- WHAT IS BEING ASKED:
The listing below is to be output in its exact form.

- SOURCE MATERIAL:
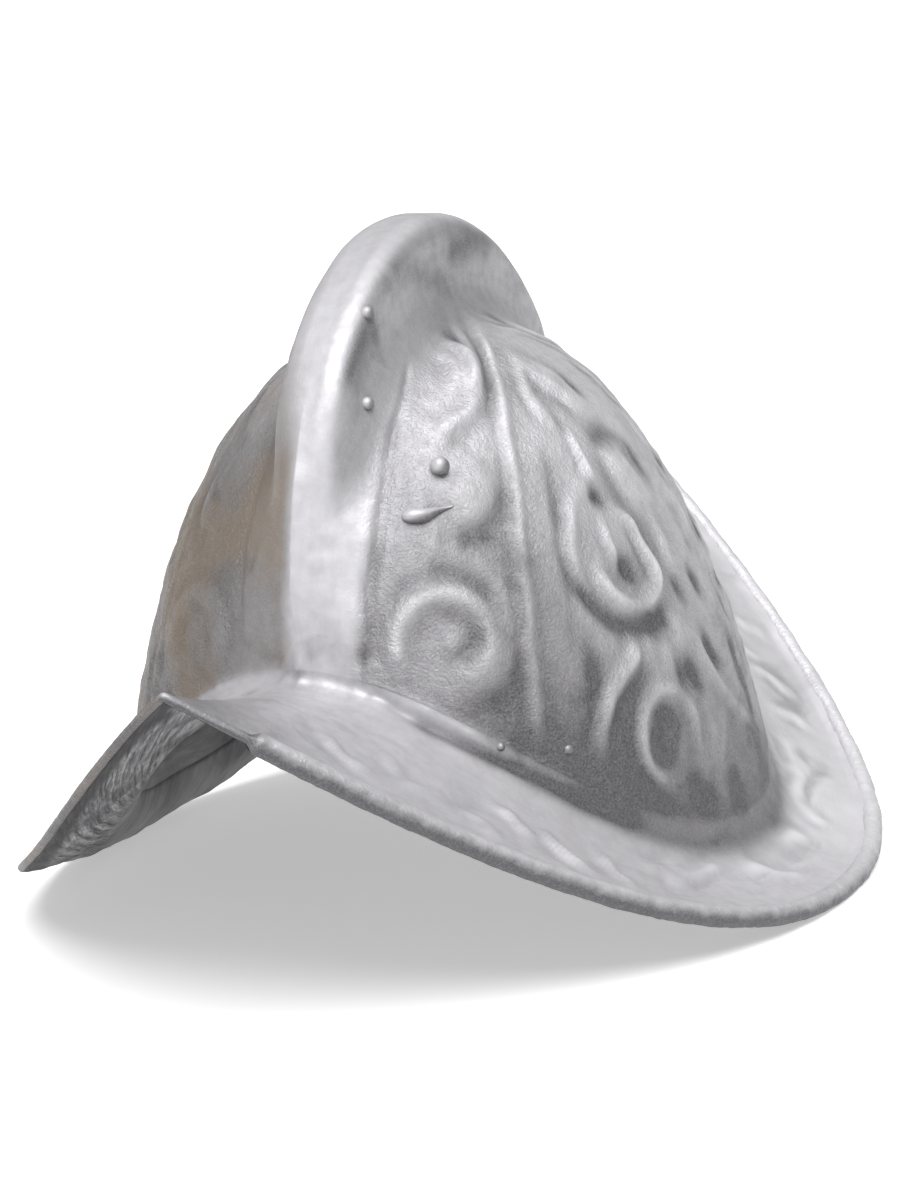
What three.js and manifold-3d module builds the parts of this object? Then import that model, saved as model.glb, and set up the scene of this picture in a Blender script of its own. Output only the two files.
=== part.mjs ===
// Comb morion helmet, embossed and painted silver, resting on its brim.
// Units are millimetres, +Z is up and the front of the helmet points along -Y.
// The origin is on the floor, under the middle of the helmet.

import * as THREE from 'three';
import { mergeVertices } from 'three/addons/utils/BufferGeometryUtils.js';
import Module from 'manifold-3d';

// Clearance between pieces that touch
const SEAM = 0.3;
const EDGE_SEAM = 0.5;

// Rolled border round the brim
const RIM_RADIUS = 3.2;
const RIM_REST_CUT = 0.6;
const RIM_SIDES = 8;

// Outline of the brim, on the centre line of its rolled border
const BRIM_HALF_LENGTH = 177.8;
const BRIM_HALF_WIDTH = 132.4;
const BRIM_TIP_RISE = 100.4;
const BRIM_PLAN_POWER = 2.07;
const BRIM_TIP_POWER = 0.91;
const BRIM_RISE_POWER = 2.44;
const BRIM_WALL = 2.4;
const BRIM_DISH = 2.5;

// Skull: plan at its base, the height of the base over the rim and the height of its top
const SKULL_HALF_WIDTH = 104;
const SKULL_HALF_LENGTH = 101.3;
const SKULL_PLAN_POWER = 1.92;
const SKULL_SIDE_BASE = 12.5;
const SKULL_BASE_RISE = 69.9;
const SKULL_BASE_POWER = 2.52;
const SKULL_HEIGHT = 174;
const SKULL_DOME_POWER = 1.44;
const SKULL_DOME_ROUND = 0.4;
const SKULL_WALL = 2.5;

// Comb: its reach from the middle of the helmet at even turns from front to top
const COMB_CENTRE_HEIGHT = 75;
const COMB_REACH_FOOT = 101.5;
const COMB_REACH_LOW = 109;
const COMB_REACH_HIGH = 128.3;
const COMB_REACH_TOP = 132.4;
const COMB_HALF_THICKNESS = 11.4;
const COMB_BAND_HALF_WIDTH = 20;
const COMB_FILLET = 7;
const COMB_WALL = 2;
const COMB_KEEL_TURN = 28;
const COMB_ROUND_TURN = 50;
const COMB_SLOT_HALF_LENGTH = 66;
const COMB_SLOT_SIDE = 2.5;
const COMB_ROUND_SHARE = 0.6;
const COMB_FILLET_SHARE = 0.4;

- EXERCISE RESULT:
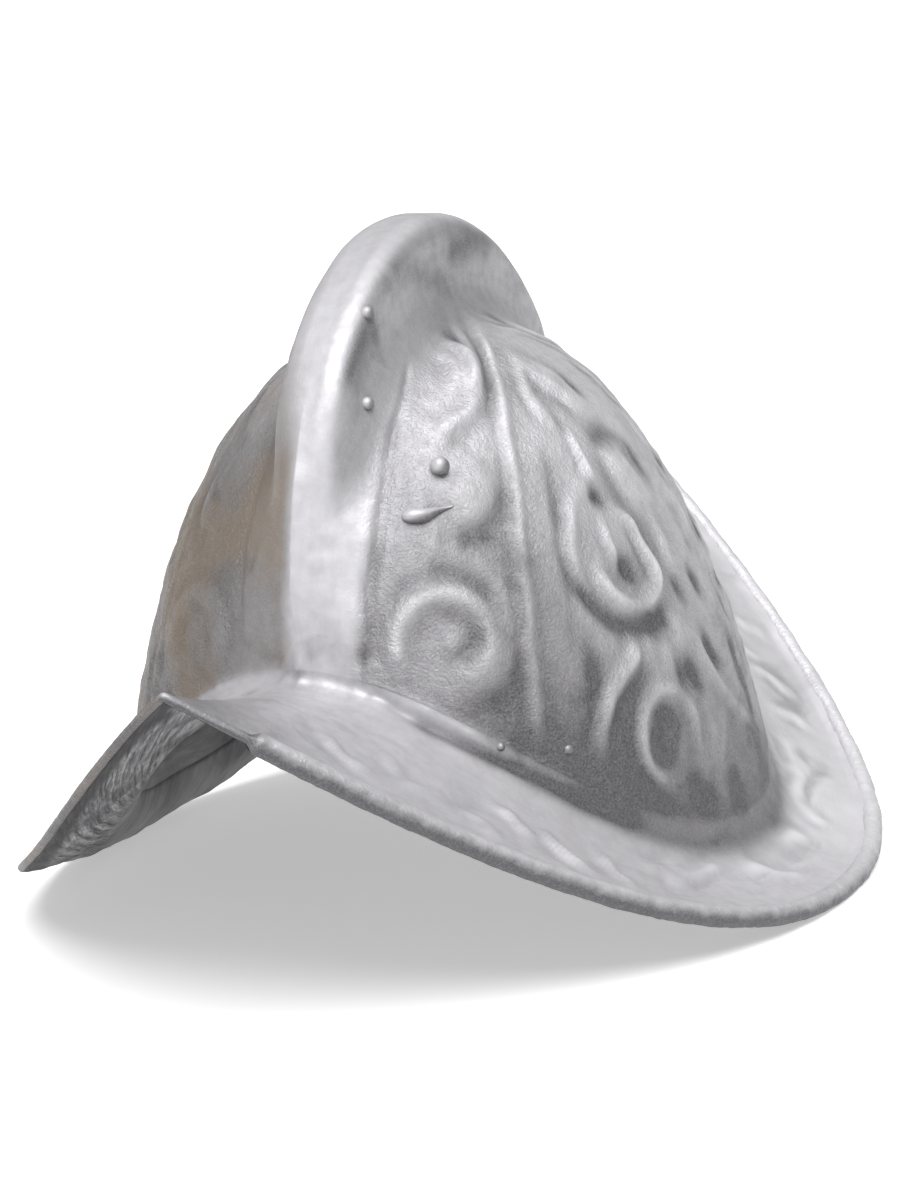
What three.js and manifold-3d module builds the parts of this object? Then import that model, saved as model.glb, and set up the scene of this picture in a Blender script of its own. Output only the two files.
=== part.mjs ===
// Comb morion helmet, embossed and painted silver, resting on its brim.
// Units are millimetres, +Z is up and the front of the helmet points along -Y.
// The origin is on the floor, under the middle of the helmet.

import * as THREE from 'three';
import { mergeVertices } from 'three/addons/utils/BufferGeometryUtils.js';
import Module from 'manifold-3d';

// Clearance between pieces that touch
const SEAM = 0.3;
const EDGE_SEAM = 0.5;

// Rolled border round the brim
const RIM_RADIUS = 3.2;
const RIM_REST_CUT = 0.6;
const RIM_SIDES = 8;

// Outline of the brim, on the centre line of its rolled border
const BRIM_HALF_LENGTH = 177.8;
const BRIM_HALF_WIDTH = 132.4;
const BRIM_TIP_RISE = 100.4;
const BRIM_PLAN_POWER = 2.07;
const BRIM_TIP_POWER = 0.91;
const BRIM_RISE_POWER = 2.44;
const BRIM_WALL = 2.4;
const BRIM_DISH = 2.5;

// Skull: plan at its base, the height of the base over the rim and the height of its top
const SKULL_HALF_WIDTH = 104;
const SKULL_HALF_LENGTH = 101.3;
const SKULL_PLAN_POWER = 1.92;
const SKULL_SIDE_BASE = 12.5;
const SKULL_BASE_RISE = 69.9;
const SKULL_BASE_POWER = 2.52;
const SKULL_HEIGHT = 174;
const SKULL_DOME_POWER = 1.44;
const SKULL_DOME_ROUND = 0.4;
const SKULL_WALL = 2.5;

// Comb: its reach from the middle of the helmet at even turns from front to top
const COMB_CENTRE_HEIGHT = 75;
const COMB_REACH_FOOT = 101.5;
const COMB_REACH_LOW = 109;
const COMB_REACH_HIGH = 128.3;
const COMB_REACH_TOP = 132.4;
const COMB_HALF_THICKNESS = 11.4;
const COMB_BAND_HALF_WIDTH = 20;
const COMB_FILLET = 7;
const COMB_WALL = 2;
const COMB_KEEL_TURN = 28;
const COMB_ROUND_TURN = 50;
const COMB_SLOT_HALF_LENGTH = 66;
const COMB_SLOT_SIDE = 2.5;
const COMB_ROUND_SHARE = 0.6;
const COMB_FILLET_SHARE = 0.4;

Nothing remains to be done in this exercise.